All executable modules can be executed by calling java: java -jar ${module.name}-${module.version} [${optinal.path.to.properties.file}]
. The output of the program can be directed to the log file and program itself could be run as a daemon, allows you to monitor the process without interfere to the program work. We recommend to add nohup
keywoard before calling the Java, that will ensure, that program will finish its work even if your connection with server will be terminated.
For example, to execute ANDS import with custom configuration file and without interruptions, you can use this command
nohup java -jar import_ands-1.3.0.jar properties/import_ands/properties > logs/import_ands.txt 2>&1 &
We also recommend to combine all programs into some batch process so they would be called one by one. A shell script will be most siutable for that. A sample of such shell script is provided in the Scripts folder
Some tasks must be executed in a specyfed order. We recommend to run all import applicatios first, then run search application, linking applications and export application.

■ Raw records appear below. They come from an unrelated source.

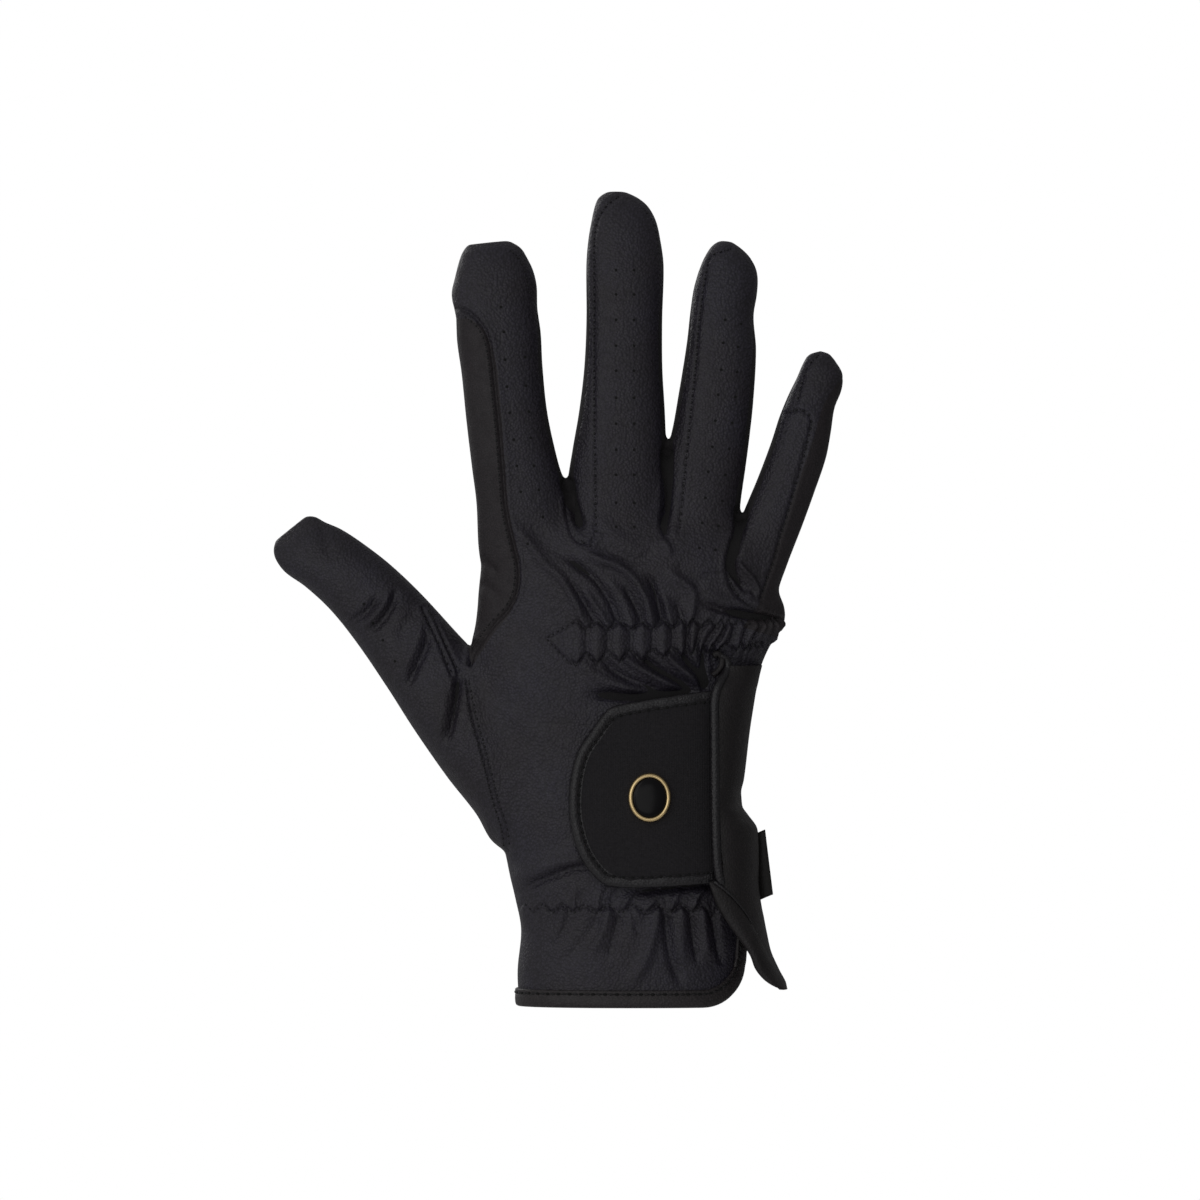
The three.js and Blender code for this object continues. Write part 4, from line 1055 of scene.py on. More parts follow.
def lone_faces_given(quads, labels):
    """Gives a face with no neighbour in its own panel to the panel beside it."""
    _, one, other = shared_edges(quads)
    alike = np.zeros(len(quads), int)
    for faces in (one, other):
        np.add.at(alike, faces, labels[one] == labels[other])
    given = labels.copy()
    for faces, beside in ((one, other), (other, one)):
        lone = alike[faces] == 0
        given[faces[lone]] = labels[beside[lone]]
    return given


def border_edges(quads, labels):
    """The edges along which panels of the skin meet."""
    sides, one, other = shared_edges(quads)
    return sides[labels[one] != labels[other]]


def sewn(points, quads, border, normals):
    """Smooths the stepped lines along which panels meet, and sinks them on the sides and the palm."""
    points = relaxed(points, border, 8, 0.5)
    sunk = np.zeros((len(points), 1))
    sunk[border.ravel()] = 1
    sunk = np.maximum(relaxed(sunk, edges_of(quads), 2, 0.7), 0.6 * sunk)
    behind = smooth((normals[:, 1] + 0.1) / 0.4)
    return points - normals * (SEAM_DEPTH * sunk[:, 0] * behind)[:, None]


def chains(border):
    """Runs of points that follow each other along the borders."""
    following = {}
    for a, b in border.tolist():
        following.setdefault(a, []).append(b)
        following.setdefault(b, []).append(a)
    seen = set()
    runs = []
    for first in sorted(following, key=lambda point: (len(following[point]) != 1, point)):
        if first in seen:
            continue
        run = [first]
        seen.add(first)
        while True:
            ahead = [point for point in following[run[-1]] if point not in seen]
            if not ahead:
                break
            run.append(ahead[0])
            seen.add(ahead[0])
        if len(run) > 8:
            runs.append(run)
    return runs


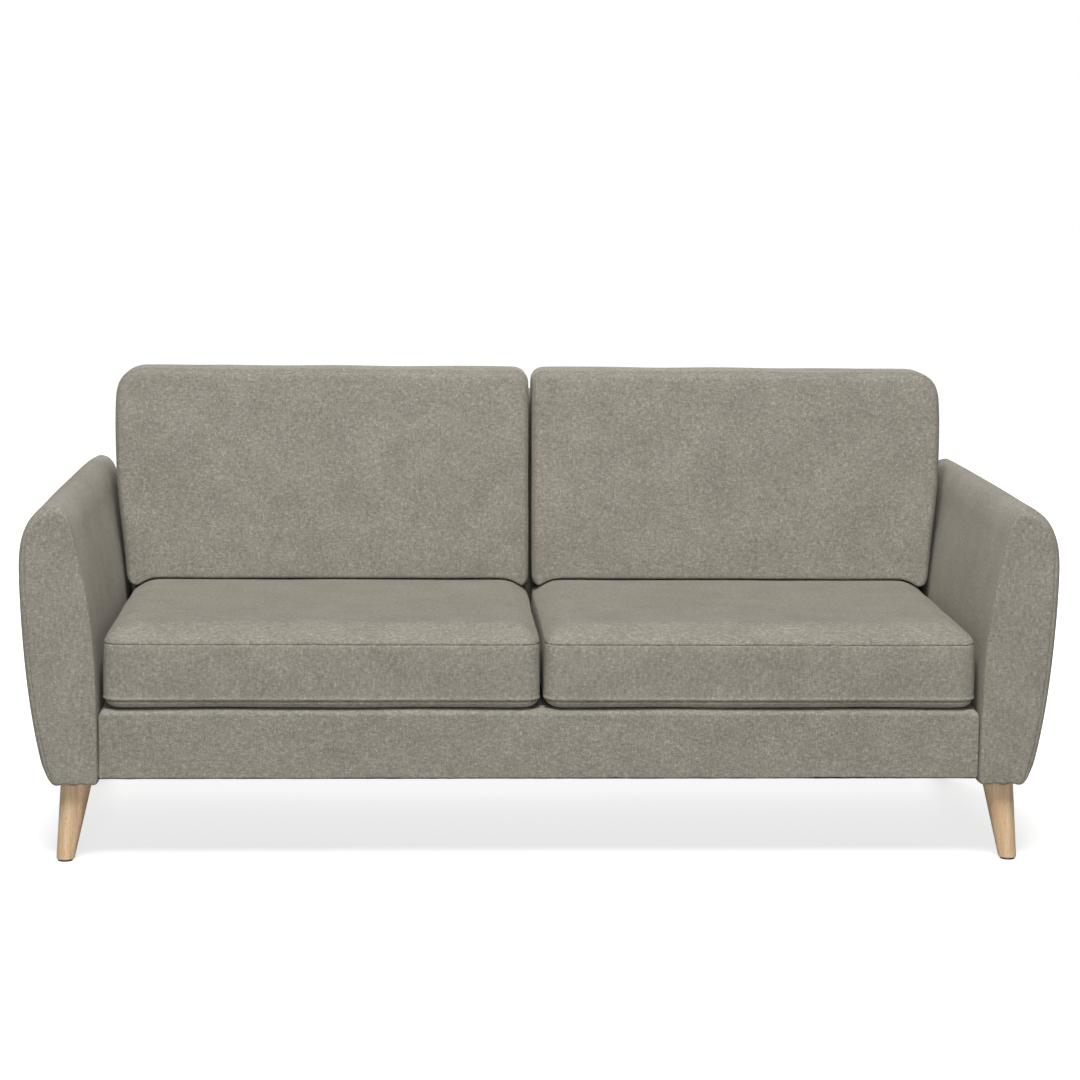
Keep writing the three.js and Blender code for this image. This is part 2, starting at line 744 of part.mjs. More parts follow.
place("front_rail_cover", railWrap(0, CLOTH, BASE_HALF), FABRIC);
place("front_rail_foam", railWrap(BELOW_CLOTH, RAIL_FOAM, BASE_HALF - CLOTH), FOAM);
place("front_seat_rail", frontSeatRail(), FRAME_TIMBER);
placePair("seat_side_rail", seatSideRail(), FRAME_TIMBER);
place("back_seat_rail", backSeatRail(), FRAME_TIMBER);
place("centre_seat_rail", centreSeatRail(), FRAME_TIMBER);
placePair("seat_springs", seatSprings(), SPRING_STEEL);
place("seat_deck", seatDeck(), FELT);
place("dust_cover", dustCover(), BLACK_CLOTH);

place("back_cover", backCover(), FABRIC);
place("back_foam", backFoam(), FOAM);
buildBackFrame();
buildCushions();

export default sofa;
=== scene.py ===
# An upholstered sofa on four splayed oak legs, with two loose seat cushions and two loose back
# cushions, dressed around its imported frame. Metres: +X right, +Y to the back, +Z up.
import json
import math

import bmesh
import bpy
import numpy as np
from mathutils import Matrix, Vector
from mathutils.bvhtree import BVHTree


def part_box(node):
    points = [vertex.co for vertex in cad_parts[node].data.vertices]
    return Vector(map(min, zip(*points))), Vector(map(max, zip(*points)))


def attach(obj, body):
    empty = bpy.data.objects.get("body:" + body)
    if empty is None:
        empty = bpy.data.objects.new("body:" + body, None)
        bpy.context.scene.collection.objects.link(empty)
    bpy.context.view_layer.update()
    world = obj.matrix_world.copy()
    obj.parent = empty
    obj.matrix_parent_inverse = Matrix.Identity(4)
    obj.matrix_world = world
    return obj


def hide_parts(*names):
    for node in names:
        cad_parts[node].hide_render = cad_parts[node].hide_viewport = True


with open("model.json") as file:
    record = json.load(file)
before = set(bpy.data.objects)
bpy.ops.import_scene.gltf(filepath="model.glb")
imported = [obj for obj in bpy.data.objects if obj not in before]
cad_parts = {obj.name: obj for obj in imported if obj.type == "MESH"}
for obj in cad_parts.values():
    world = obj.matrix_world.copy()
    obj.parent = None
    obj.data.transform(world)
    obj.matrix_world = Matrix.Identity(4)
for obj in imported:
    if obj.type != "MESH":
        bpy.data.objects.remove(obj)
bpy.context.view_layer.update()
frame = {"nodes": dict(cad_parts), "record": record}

MM = 0.001

# ---- what the frame says ----

ARM_LOW, ARM_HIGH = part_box("right_arm_cover")
RAIL_LOW, RAIL_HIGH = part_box("front_rail_cover")
BACK_LOW, BACK_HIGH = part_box("back_cover")
SEAT_LOW, SEAT_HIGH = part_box("right_seat_cushion_cover")
PILLOW_LOW, PILLOW_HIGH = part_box("right_back_cushion_cover")

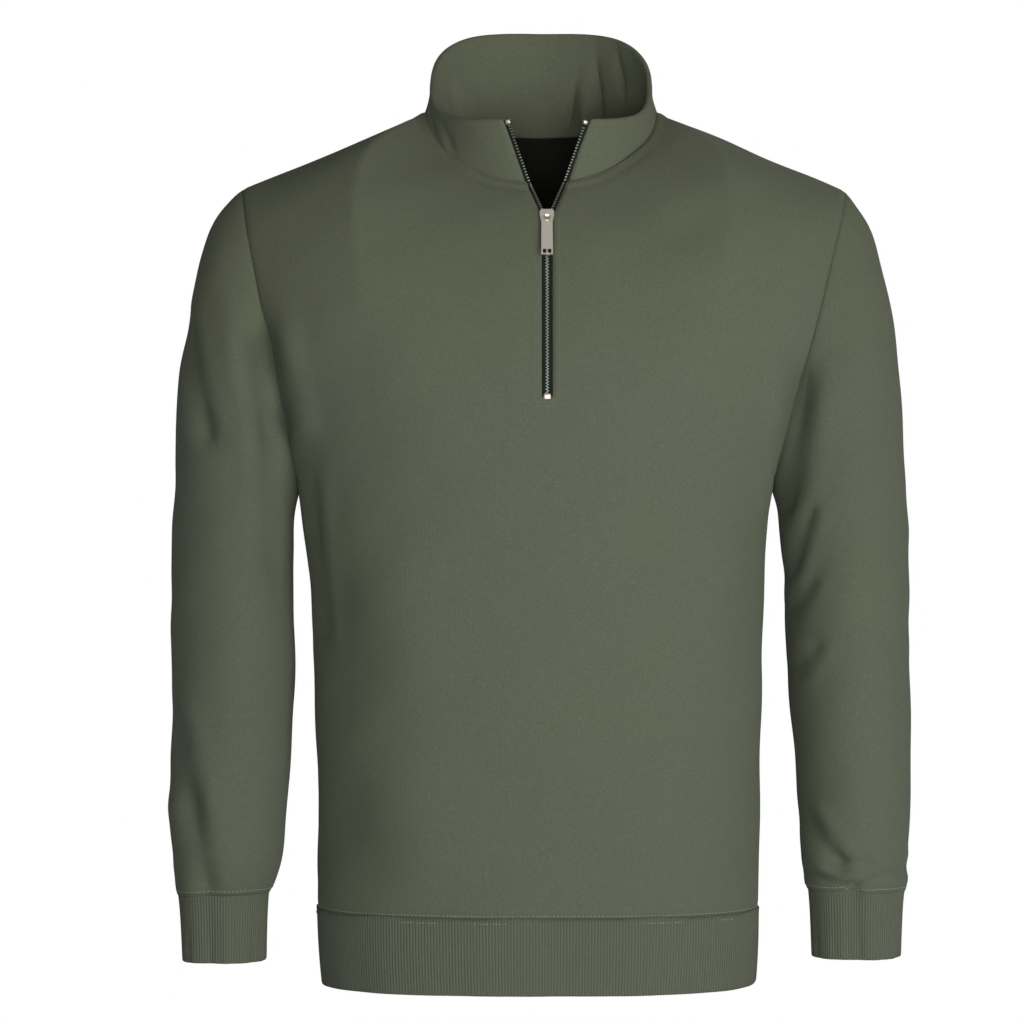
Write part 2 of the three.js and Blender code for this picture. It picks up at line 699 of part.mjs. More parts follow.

Suggested run order will be:
- import_institutions : To import predefined institutions nodes
- import_patterns: To import predefined search patterns
- import_arc: To import ARC grants
- import_nhmrc: To import NHMRC grants
- import_ands: To import ANDS records
- import_dryad: To import Dryad records
- import_cern: To import CERN records
- import_orcid: To import ORCID records
- import_dara: To import DaRa records
- import_openaire: To import DLI records
- import_crossref: To search and import crossref records
- google_search: To search ANDS grant titles in Google
- link_nodes: To link all existing nodes by DOI, ORCID ID, etc
- link_web_researchers: To link nodes with Web:Researcher nodes
- copy_harmonyzed: To copy harmonyzed data into Nexus Neo4j
- delete_nodes: To delete orpant nodes from Nexus Neo4j
- test_connections : To test Nexus Neo4j existing connections numbers
- export_graph_json: To export final graphs
- export_keys: To export existing keys
Please be aware, what all this programs will require an explict access to the Neo4j database, therefore no two programs can run at the same time on the same database. The google_search software will only be able to process 10000 requests per day due to Google CSE limitations. The google_search is the only program who will access Neo4j in a read-only mode and will not make any changed in the Neo4j database, storing all found information into a Cache instead. Therefore google_search can use a copy of the Neo4j database and run as soon as you have imported data sources, selected for a Google Search. That will allow you to build the rest of the database while Google Search will be executed and save a dicent ammount of time.